What's the price on that going to be you think?
So we're looking for the actual camera device the full-on media player Venue X to be about 99.99.
We'll call that $100.
And then the USB camera, the venue light is going to be under 20 around 2499 25 bucks.
Okay, so you'll have two hardware models.
Yeah, the one the venue light is a USB camera that you can connect to a smart TV that our app can be on.
I see and another one is a more complete hardware solution for TVs that need more technical help.
And then, there's also players out there that already have cameras, so we're already testing on one now I don't know hopefully I don't get mad at me.
But here it is.
There's the Facebook portal TV.
So it already has a camera on it and these are in hundreds of 1000s of homes already.
So Facebook's done an awesome job with this.
Well, hey, it already has Netflix and already has Amazon Fire TV or Amazon Fire Video on their Prime Video.
Why not have venue on there and that way the consumer doesn't even have to buy anything extra they can just launch the app.
on that and good to go, now everything is getting a camera in it.
So very soon here, you'll have TVs with embedded cameras.

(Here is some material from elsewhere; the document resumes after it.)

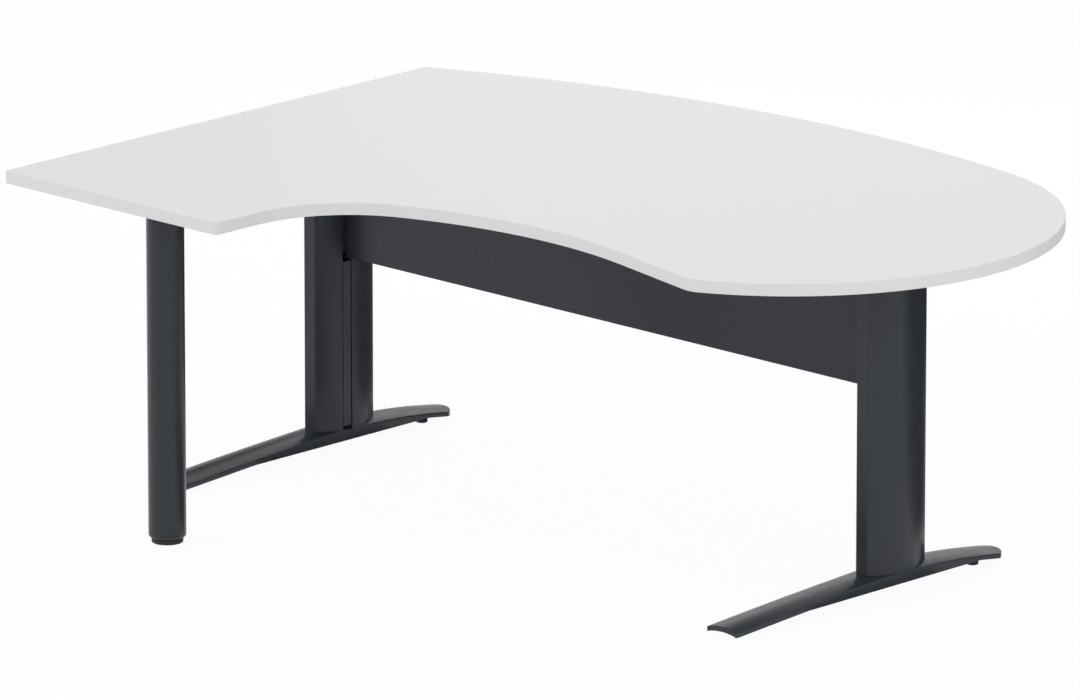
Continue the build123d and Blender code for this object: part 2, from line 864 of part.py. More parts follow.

And then you know, in the next couple of years everything will have a camera you won't even need to buy a venue x and we'll just be a software and app on all these devices that will that will, you know, totally satisfy the requirements of what we need to do.
But until that happens, it just seemed a lot more convenient for us to say hey, here's $100 device or or a $25 device versus like go buy a new TV
How do you feel you're about your odds really radically change the idea of movie release to home?
Well, Fortune favors the bold And was a startup as an entrepreneur.
Odds doesn't matter, we have a mission, we have patents, we have a product that works.
We think, I mean, there's already a world that consumes content and there's already a world that creates it, so we just wanna be the glue between We think it is a very physical project.